I suspect it’s theoretically possible to deny that desperate desire, somehow. At least for some tasks. But it’s going to be very costly — the cost of cramming specialized heuristics for 1,000 games into one agent instead of letting it generalize, the cost of setting x to zero in the mesa-optimizer equation while N skyrockets, the cost of forcing your AI to use the low-level model of the environment directly instead of building natural abstractions. You’d need vastly more compute and/or data to achieve the level of performance on par with naively-trained mesa-optimizers (for a given tech level)[2].
And then it probably won’t be any good anyway. A freely-trained 1,000-games agent would likely be general enough to play the 1,001th game without additional training. 1,000 separately-trained agents with a manager? Won’t generalize, explicitly by design. Similarly, any system we forced away from runtime optimization won’t be able to discover/build new abstraction layers on its own, it’d only be able to operate within the paradigms we already know. Which may or may not be useful.
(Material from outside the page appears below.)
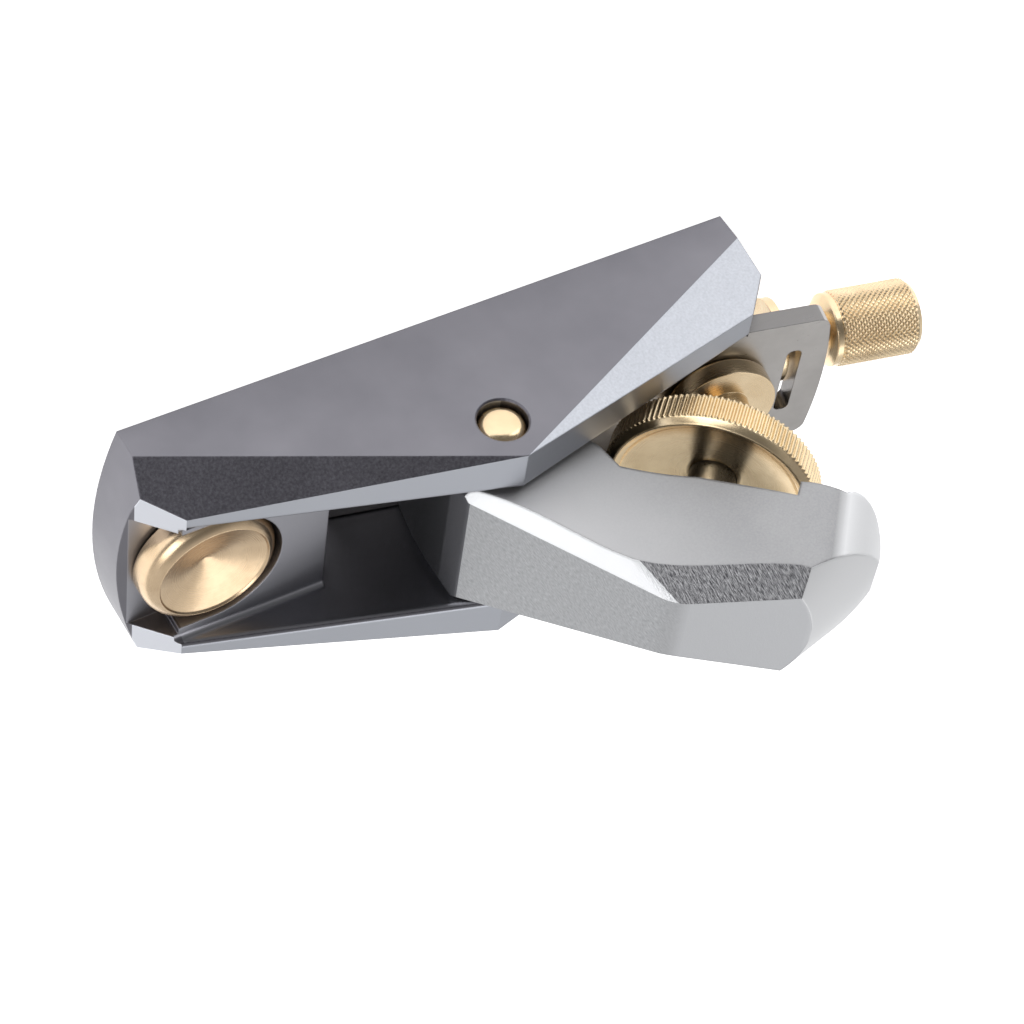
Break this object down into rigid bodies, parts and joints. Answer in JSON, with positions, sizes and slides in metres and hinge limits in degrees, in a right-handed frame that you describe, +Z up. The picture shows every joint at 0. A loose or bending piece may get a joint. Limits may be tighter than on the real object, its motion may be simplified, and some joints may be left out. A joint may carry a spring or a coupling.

Mesa-optimizers will end the world long before tool AIs can save us, the bottom line is.
I feel like I’m abusing the terminology a bit, but I think it’s right. Getting a general solution as an abstraction over a few specific ones is a Canonical Example, after all: the “1+1=2*1” & “2+2=2*2″ ⇒ “n+n=2*n” bit.
I’m put in mind of gwern’s/nostalgebraist’s comparison with “cute algorithms that solve AI in some theoretical sense with the minor catch of some constant factors which require computers bigger than the universe”. As in, avoiding mesa-optimization for sufficiently complex problems may be “theoretically possible” only in the sense that it’s absolutely impossible in practice.